March 19, 2009
Sometimes all it takes is a glimmer of hope.
This weekend Lenny Foster will provide more than a glimmer, and all we have to do is show up – and open to the power of spirit, through beauty, prayer and poetry.
His photography exhibit, “A Show of Hands” runs Friday (March 20) thru Sunday (March 22) at Living Light Gallery on 246A Ledoux street. In conjunction with the exhibit will be other uplifting events, also at the gallery and all open to the public.
On Saturday, March 21 at 3 p.m. a multicultural blessing will transpire, “with believers of varied traditions and non-believers too.” Sunday, March 22 brings a poetry reading at 3 p.m. with Veronica Golos, Connie Josefs, Pat McCabe; and Dora Mcquaid, whose work was recently published in an anthology called “Come Together, Imagine Peace.”
Friday’s opening reception is from 5:30-7:30 p.m. and will include Native American flute music by Paul and Grace Jones.
“In the middle of the economic downturn, the idea came to bring the community together to survive and thrive by turning our attention and intention to peace, prayer and love,” said Foster.
“Being witness to magnificence for so many years through my photography has taught me that it’s possible for that (magnificence) to be the norm. That you can walk with that fullness – not lacking anything.”
Some of Saturday’s growing list of guests, who will offer blessings from their various traditions, includes Grandmother Jean, Rev. Stephen Wiard, Joannie Summerhays, Father Larry Brito and Rick Klein. Group chants will be led by Mia Cohen and Ziva Moyal from the Taos Jewish Center.
Krishna Madappa and several UNM students will be conducting a scientific experiment to see if the group energy harnessed at the ceremony affects the molecular structure of water.
“It will be crazy. It could be fifty people or it could be 500. You never know in Taos. I hope there will be Challah (Jewish ceremonial bread.) I love that part at Bar Mitzvahs: where someone touches the bread and then someone touches them and so on until we’re all connected,” said Foster.
Surrounding and supporting the blessing circle will be walls filled with over a decades worth of Foster’s photographs of hands. This will be the first time this body of work is shown together.
On one wall, a 106-year-old West African healer does a reading over a basket. On another, a baby suckles his mother’s breast and raises a tiny star-like hand towards his momma’s face. A cowboy grasps his hat to his suede vest. A Lama counts his mala beads. These images – of shamans, healers of many traditions, activists, elders and “everyday people who come from a place of love and service” – are a portal to spirit.

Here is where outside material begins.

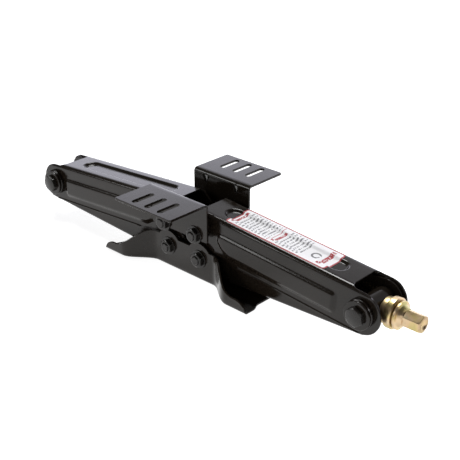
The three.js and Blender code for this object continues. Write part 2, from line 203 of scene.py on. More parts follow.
class Flare(Pressing):
    """A straight strip along an edge that leans out evenly towards it."""

    def __init__(self, first, last, width, height):
        super().__init__([first, last], width, width, height)

    def rise(self, points):
        away = distance_to(points, self.core, closed=False)
        return self.height * np.clip(1 - away / self.radius, 0, 1)


# ---- Meshes --------------------------------------------------------------------------------

SHARP_DEGREES = 32


def make_piece(name, points, faces, material, body, replaces=(), sharp=SHARP_DEGREES):
    """A mesh object from points in millimetres, riding one of the frame's bodies."""
    mesh = bpy.data.meshes.new(name)
    mesh.from_pydata((np.asarray(points, float) * MM).tolist(), [], [list(map(int, f)) for f in faces])
    work = bmesh.new()
    work.from_mesh(mesh)
    bmesh.ops.remove_doubles(work, verts=work.verts, dist=1e-7)
    bmesh.ops.recalc_face_normals(work, faces=work.faces)
    work.to_mesh(mesh)
    work.free()
    mesh.shade_smooth()
    mesh.set_sharp_from_angle(angle=math.radians(sharp))
    mesh.materials.append(material)
    piece = bpy.data.objects.new(name, mesh)
    bpy.context.scene.collection.objects.link(piece)
    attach(piece, body)
    if replaces:
        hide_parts(*replaces)
    return piece


def boundary_loops(faces):
    """The open edges of a face list, followed round into closed loops."""
    directed = {(f[i - 1], f[i]) for f in faces for i in range(len(f))}
    following = {a: b for a, b in directed if (b, a) not in directed}
    loops = []
    while following:
        start, step = next(iter(following.items()))
        loop = [start]
        del following[start]
        while step != start:
            loop.append(step)
            step = following.pop(step)
        loops.append(loop)
    return loops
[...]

“She just showed up here one day,” said Foster, gesturing to “An Elder’s Prayer.” In the image, wrinkled fingers, adorned with silver, turquoise and stone rings, clutch a hand-carved cane.
“I had just moved into the space and she sat there and hung out while I unpacked. I know that angels come in different forms.”
Each grasping finger is as expressive and complex as a face. Energy, strength and compassion transcend flesh, muscles and skin.
The hand series sprouted out of a trip Foster took to West Africa years ago. He was visiting a healing village that 200 healers worked out of, and he experienced a shift. He had been a nature and landscape photographer for years and he suddenly became more entranced by people and their details.
“I started to photograph hands because I was more drawn to spirit than personality,” he explained. Later, he realized that in photographing their hands, he was also capturing his subjects’ physical centers: their core, their hearts.
When he’s behind the lens, Foster gets very quiet, still and mindful. “I don’t shoot hundreds of pictures of one thing. My intention is to get to the essence and then what needs to be seen reveals itself,” he said.
“As a photographer I have to focus on the right stuff – so when I don’t have the camera, I can still focus on what is beauty, what is grace, what is true,” he said.
He was inspired to go even more deeply into his passion after traveling to Washington D.C. to attend president Obama’s inauguration. And he hopes the weekend’s events will inspire others to do so as well.
“Now there’s no excuse not to. Instead of being afraid of going out of my comfort zone, why don’t I just dive down like a hawk diving for his prey? If I go down in flames, at least I’ll be doing my thing.”